Last month the government issued teacher guidance on how to construct plausible excuses for not having marked pupils’ work over the six week test series, and it’s hoped that last year’s recruitment drive Teach for the Tests will see thousands of unqualified trainees taking classes while their mentors get some much needed sleep.

These measures are welcomed by John Simpson, a volunteer for UK based charity Ashes Support, but he remains cautious:    ‘You have to remember that it’s been four years since the last time England were involved in a Test series in Australia.  Anyone that’s become a teacher within the last four years will be unfamiliar with the pressures of trying to teach after a sleepless night listening to Test Match Special on Radio 4.  We’ll be working very closely with our colleagues in Australia to support UK teaching professionals through what promises to be a very difficult time.’

A spokesman for the government said yesterday:  ‘We are very keen that standards in teaching and learning are not allowed to slip during the test series.  We very much welcome the increased provision of difficult to complete colouring-in exercises and dubiously appropriate DVDs, at what is bound to be a difficult time for teachers.
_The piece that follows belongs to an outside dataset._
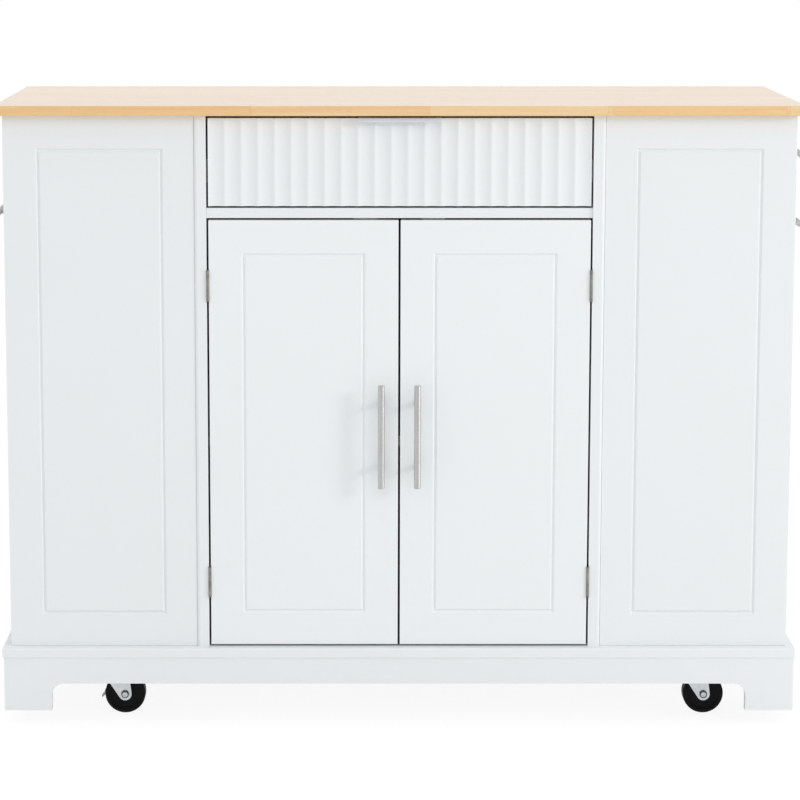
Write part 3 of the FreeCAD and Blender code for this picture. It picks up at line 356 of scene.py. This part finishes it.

James Andrews, The Bitter Root: Educating the Wayward Scholar

Thursday 18 November 2010

Teachers Welcome A Week Off Supporting School Bullies.

Supporting the work of bullies in my school for the last 51 weeks has been exhausting – thank goodness for November’s Anti-Bullying Week.  It can be such a thankless task these days to support bullying in schools with so much negative media attention surrounding the issue. I can’t wait for the week beginning the 15th November and a well-earned break.  I sometimes wonder about the fairness of being pro-bullying for so much of the year and I’m really looking forward to stopping some instances of unkind behaviour during these five days.  It seems like almost a year has gone by since I was last able, with anything approaching real conviction, to insist that one child stop being horrible to another.  Anti-Bullying Week is 15th-19th November.
James Andrews, author of The Bitter Root: Educating the Wayward Scholar

Wednesday 3 November 2010

Cash for Mash!
Vacant school dinners send headteachers scrambling for the sprouts
Hundreds of thousands of surplus school dinners are being snapped up by cash-strapped headteachers keen to cash in on the government’s new Pupil Premium.  The school dinners, which were being stored in a warehouse near Gatwick, and which were expected to have been axed altogether in October’s budget review, have more than quadrupled in value since the government announced the new measure last week.  The Pupil Premium, dubbed ‘cash for mash’ because it is expected to be based on the number of free school meals, has started what one leading commentator is calling ‘the biggest food-fight since the Vikings’.  He added: ‘The rush to bag the spare school dinners is outstripping even the expected rush to secure underprivileged children.’

It’s believed that the school meals, which are mostly lamb roast dinners and pasta bake, will be offered to pupils for free - whether they are hungry or not - in a desperate bid to secure the extra government  funding.  Rob Hastings, headteacher of Willington School in Shropshire bought up 130,000 of the estimated 480,000 surplus meals:   ‘Every pupil in my school will be expected to eat at least five of my free school meals, regardless of their socal background.  We are always struggling to afford things that flash, blink and go ‘whirr’, the extra money will be very important to us.   The cash-for-mash-for-kids scheme is an excellent idea.’

Friday 22 October 2010

Education Mourns Another Missed Spartacus Joke

It’s been a couple of weeks since the Katherine Burbalsingh episode and now that the dust has settled many of us are contemplating the deeper tragedy behind the headlines: another missed opportunity for a Spartacus joke.  You may not remember the exact wording of Katherine’s impassioned speech so I’ve included the passage overlooked by many educational commentators:
Mitchell:          But Miss, it isn’t Kane’s fault; he was born with anger management.
Kane:               Yes Miss, it’s not my fault.  I am anger management. 
The real tragedy is that neither Mitchell (who is supposed to be Kane’s friend) nor Miss Burbalsingh – who has a duty of care - offered the obvious response: No. I’m Anger Management.  Children like Kane are being systematically failed by an educational system that is becoming increasingly incapable of helping children to achieve a Spartacus joke.